At the same time, conducting such research would be crucial for advocating improvements in platform operations and for holding platforms accountable. Researchers from the Western Balkans, however, told us that due to a lack of financial and institutional support, they often abandon such research and redirect their work toward other, more accessible areas of research.
Toward Systemic Solutions
Despite all the problematic practices described above, major online platforms remain extremely important, especially for marginalised communities. The online space is often a place of socialisation for those who are vulnerable offline, such as LGBTIQ+ community. Achieving responsible and transparent operations by major online platforms is therefore a shared goal toward which actors from many sectors of our society should strive.

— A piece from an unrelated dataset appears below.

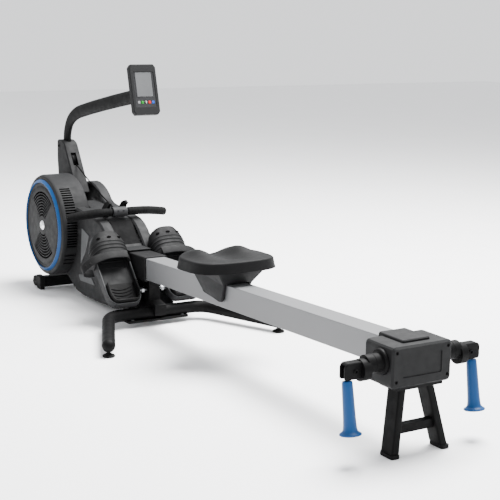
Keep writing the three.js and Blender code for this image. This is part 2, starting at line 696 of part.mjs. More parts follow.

Regulation of online platforms, such as that introduced in the European Union through the Digital Services Act, requires a whole-of-society approach. This approach implies an active role for civil society, the academic community, media, institutions, and the private sector, alongside clear demands for accountability; both from online platforms and from decision-makers responsible for adopting and enforcing appropriate regulatory frameworks. Such a systemic approach cannot be reduced to normative solutions alone; it must also include strengthening the capacities of relevant actors and ensuring their long-term sustainability, enabling them to effectively participate in the implementation and oversight of future legal frameworks.